Quantum Defects, Tube^2, E=mC^2 & Beyond

The Wang research group focuses on Materials innovation, Chemical manipulation, Carbon nanotechnology and beyond (E=mC^2 & beyond). We synthetically create new materials with exciting new properties from low-dimensional carbon materials. New chemistries and tools are being developed in our laboratory to directly tailor nanostructures at the electronic and optical levels. In so doing, we have been able to open new research directions and develop technology platforms for discovering new phenomena and properties at both the very small length scale and nanostructured interfaces that may allow extending nano to the very large length scale. Examples of our current research include creating molecularly tunable fluorescent quantum defects to understand and control the coupling of electrons, excitons, phonons, and spin with defects in reduced dimensions, establishing the molecular science of carbon, elucidating the fundamental principles that govern the assembly and collective properties of nanostructured solids and networks, and developing novel devices, instrumentation and methodologies to tackle some of the most fundamental problems in energy, nanofabrication, quantum science, electronics, and biomedicine.
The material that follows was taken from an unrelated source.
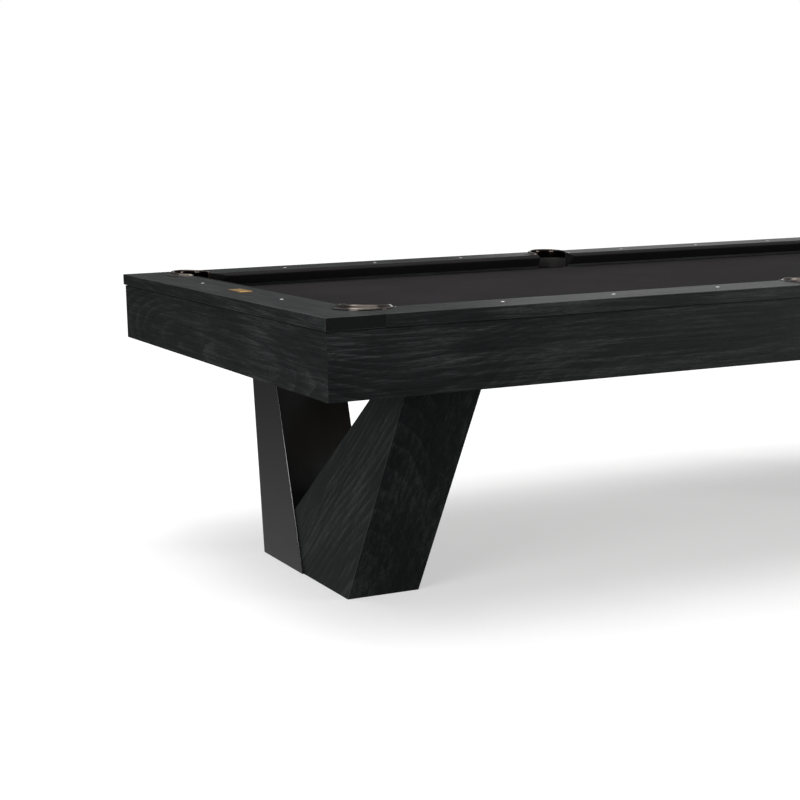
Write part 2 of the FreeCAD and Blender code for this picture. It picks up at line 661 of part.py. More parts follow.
def check_document():
    """Stop if any object failed or any kept shape is empty or invalid."""
    for thing in doc.Objects:
        if "Invalid" in thing.State or "Error" in thing.State:
            raise RuntimeError("%s is %s" % (thing.Name, thing.State))
    for thing in kept:
        if thing.Shape.isNull() or not thing.Shape.isValid() or not thing.Shape.Solids:
            raise RuntimeError("%s has no valid solid" % thing.Label)


def write_parts():
    """Write each sub-part to its own file."""
    os.makedirs("parts", exist_ok=True)
    for thing in kept:
        thing.Shape.exportStep("parts/%s.step" % thing.Label)


build_rails()
build_sights()
build_pockets()
build_bed()
build_rail_bolts()
build_frame()
build_aprons()
build_pedestals()
build_feet()
doc.recompute()
check_document()
write_parts()
print(len(kept), "sub-parts written")
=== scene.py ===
"""Looks of the nine foot pool table: stained wood, wrapped cushions, cast irons and leather pockets.

Everything is in metres in the frame of the CAD model: +X along the table, +Y to the far side, +Z up.
"""

import bmesh
import bpy
import math
from mathutils import Matrix, Vector


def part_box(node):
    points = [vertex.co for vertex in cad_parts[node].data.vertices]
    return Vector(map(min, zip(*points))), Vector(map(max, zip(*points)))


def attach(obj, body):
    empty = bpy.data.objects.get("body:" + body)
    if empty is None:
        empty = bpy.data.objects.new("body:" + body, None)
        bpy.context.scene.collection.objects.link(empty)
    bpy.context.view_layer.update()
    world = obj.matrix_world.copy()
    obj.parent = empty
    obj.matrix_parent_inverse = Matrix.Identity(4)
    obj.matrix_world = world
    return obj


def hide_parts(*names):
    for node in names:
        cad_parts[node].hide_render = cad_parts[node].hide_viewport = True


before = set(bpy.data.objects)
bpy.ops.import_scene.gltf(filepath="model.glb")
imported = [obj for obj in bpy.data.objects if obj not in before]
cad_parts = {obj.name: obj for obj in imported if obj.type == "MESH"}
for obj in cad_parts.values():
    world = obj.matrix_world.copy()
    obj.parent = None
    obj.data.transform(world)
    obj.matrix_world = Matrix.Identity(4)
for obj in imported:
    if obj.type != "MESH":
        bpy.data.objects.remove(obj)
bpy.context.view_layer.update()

TABLE = "table"
SIDES = {"near": -1, "far": 1}
ENDS = {"left": -1, "right": 1}

# --- sizes read from the frame ---

cap_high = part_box("end_rail_cap_left")[1]
bed_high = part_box("bed_cloth")[1]

RAIL_TOP = cap_high.z
BED = bed_high.z
SLATE_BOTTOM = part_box("slate_left")[0].z
CAP_X = -cap_high.x  # inner edge of the end rail's wooden cap
NOSE_X = -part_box("end_rail_cloth_left")[1].x  # the cushion noses
NOSE_Y = -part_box("side_rail_cloth_near_left")[1].y

# sizes that the frame doesn't state
NOSE_HEIGHT = 0.0365  # of the cushion's nose over the bed
STRIP = 0.008  # width of the feather strip
POCKET_RADIUS = 0.058
CORNER_BEYOND = 0.020  # a pocket's centre beyond the nose lines
SIDE_BEYOND = 0.065
CORNER_TIP = 0.0856  # a cushion's tip short of the corner, or off the middle of the table
SIDE_TIP = 0.0665
CORNER_FLARE = 1.28  # run of a cushion's end along the rail per unit of depth
SIDE_FLARE = 0.249
CORNER_ARC = math.radians(240)  # sweep of an iron round its pocket
SIDE_ARC = math.radians(232)
BUTT_GAP = 0.0006  # open joint between a side cap and an end cap
REVEAL = 0.003  # shadow gap between the caps and the aprons
REVEAL_DEPTH = 0.006
CLOTH_PROUD = 0.0006  # how far the wrapped ends stand off the rubber facings
TURN_DOWN = 0.0225  # bed cloth folded down over the slate's edge
CAP_EDGE = 0.0013  # eased edges of the caps, aprons, wooden slabs and steel slabs
APRON_EDGE = 0.0011
WOOD_SLAB_EDGE = 0.0016
STEEL_SLAB_EDGE = 0.0022
EDGE_STEPS = 3
SOFT_TURN = math.radians(38)  # sharper turns than this keep a crease in the shading
FLAT_TURN = math.radians(1)  # faces this close to one plane are one face
WOOD_GLOSS = 0.14


# --- material nodes ---

def fill_ramp(ramp, stops):
    """Give a colour ramp its stops, each (position, grey or colour)."""
    while len(ramp.elements) < len(stops):
        ramp.elements.new(0.5)
    for element, (position, colour) in zip(ramp.elements, stops):
        element.position = position
        if isinstance(colour, (int, float)):
            colour = (colour,) * 3
        element.color = tuple(colour) + (1.0,)


def placed(name, data):
    """A new object in the scene."""
    made = bpy.data.objects.new(name, data)
    bpy.context.scene.collection.objects.link(made)
    return made


class Shader:
    """A material and short calls for the nodes that it is made of."""

    def __init__(self, name):
        self.material = bpy.data.materials.new(name)
        self.material.use_nodes = True
        self.tree = self.material.node_tree
        self.bsdf = self.tree.nodes["Principled BSDF"]

    def node(self, kind, links=(), **settings):
        """A node of one kind, its attributes set and its inputs linked or filled."""
        made = self.tree.nodes.new("ShaderNode" + kind)
        for key, value in settings.items():
            setattr(made, key, value)
        for key, value in dict(links).items():
            self.feed(made.inputs[key], value)
        return made

    def feed(self, socket, value):
        """Link a socket or set its value."""
        if isinstance(value, bpy.types.NodeSocket):
            self.tree.links.new(value, socket)
        else:
            socket.default_value = value

    def math(self, operation, first, second=0.0, third=0.0):
        made = self.node("Math", {0: first, 1: second, 2: third}, operation=operation)
        return made.outputs[0]

    def vector(self, operation, first, second=(0, 0, 0)):
        made = self.node("VectorMath", {0: first, 1: second}, operation=operation)
        return made.outputs["Value"] if operation in ("DOT_PRODUCT", "LENGTH") else made.outputs[0]

    def place(self):
        """The point in the row frame."""
        return self.node("TexCoord").outputs["Object"]

    def board(self, along, across, shift=(0, 0, 0)):
        """The point in a board's own axes: along the grain, across it and through it."""
        along = Vector(along).normalized()
        across = Vector(across).normalized()
        through = along.cross(across)
        point = self.vector("ADD", self.place(), shift)
        parts = [self.vector("DOT_PRODUCT", point, tuple(axis)) for axis in (along, across, through)]
        return self.node("CombineXYZ", {"X": parts[0], "Y": parts[1], "Z": parts[2]}).outputs[0]

    def noise(self, point, scale, stretch=(1, 1, 1), detail=2.0, roughness=0.5):
        scaled = self.vector("MULTIPLY", point, stretch)
        links = {"Vector": scaled, "Scale": scale, "Detail": detail, "Roughness": roughness}
        return self.node("TexNoise", links).outputs[0]

    def ramp(self, factor, stops):
        """A colour ramp over a factor."""
        made = self.node("ValToRGB", {"Fac": factor})
        fill_ramp(made.color_ramp, stops)
        return made.outputs[0]

    def mix(self, factor, first, second, blend="MIX"):
        made = self.node("Mix", data_type="RGBA", blend_type=blend)
        self.feed(made.inputs["Factor"], factor)
        for socket, value in zip(("A", "B"), (first, second)):
            target = [item for item in made.inputs if item.name == socket and item.type == "RGBA"][0]
            self.feed(target, tuple(value) + (1.0,) if isinstance(value, (tuple, list)) else value)
        return [item for item in made.outputs if item.type == "RGBA"][0]

    def bump(self, height, distance, strength=1.0):
        links = {"Height": height, "Distance": distance, "Strength": strength}
        made = self.node("Bump", links)
        self.feed(self.bsdf.inputs["Normal"], made.outputs[0])

    def set(self, **values):
        """Set or link the shader's own sockets by name, with _ for a space."""
        for key, value in values.items():
            name = key.replace("_", " ")
            if isinstance(value, tuple) and len(value) == 3:
                value = value + (1.0,)
            self.feed(self.bsdf.inputs[name], value)
        return self.material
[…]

1. Molecularly Tunable Fluorescent Quantum Defects.

Defects can rule the properties of a crystal. This effect is particularly intriguing in atom-thick materials such as single-walled carbon nanotubes (SWCNTs) and graphene, where new chemistry and physics may arise due to strong coupling of electrons, excitons, phonons, and spins with defects in reduced dimensions. Our lab has synthetically created an entirely new class of defects that we call molecularly tunable fluorescent quantum defects, or quantum defects for short. We are exploring these chemically tailored, fluorescent quantum defects as a new toolkit for materials engineering, for brightening dark excitons, for creating near-infrared quantum emitters and single photon sources, and for probing chemical events that could be otherwise difficult to capture.

2. Tube^2.

Atom-thick materials such as SWCNTs and graphene are prone to chemical attack because all of the constituent atoms are exposed. To overcome this materials limitation, my research group has synthesized a tube-in-a-tube (Tube^2) semiconductor that is equivalent to a SWCNT hermetically sealed by a chemically tailored outer wall, created from double-walled carbon nanotubes through outer wall-selective covalent chemistry. This concept allows us to address a series of fundamental questions central to nanomaterials chemistry. For example, how are the electronic properties of a semiconducting nanostructure affected by its chemical environment? What if the environmental effects could be controlled or completely eliminated by protecting the inner-tube with the outer wall? Will electrical transport in such a “double wall” structure become immune to chemical perturbations by oxygen and water? Will it fluoresce brightly?

3. Nanoelectrode Networks for Energy Storage and Harvesting.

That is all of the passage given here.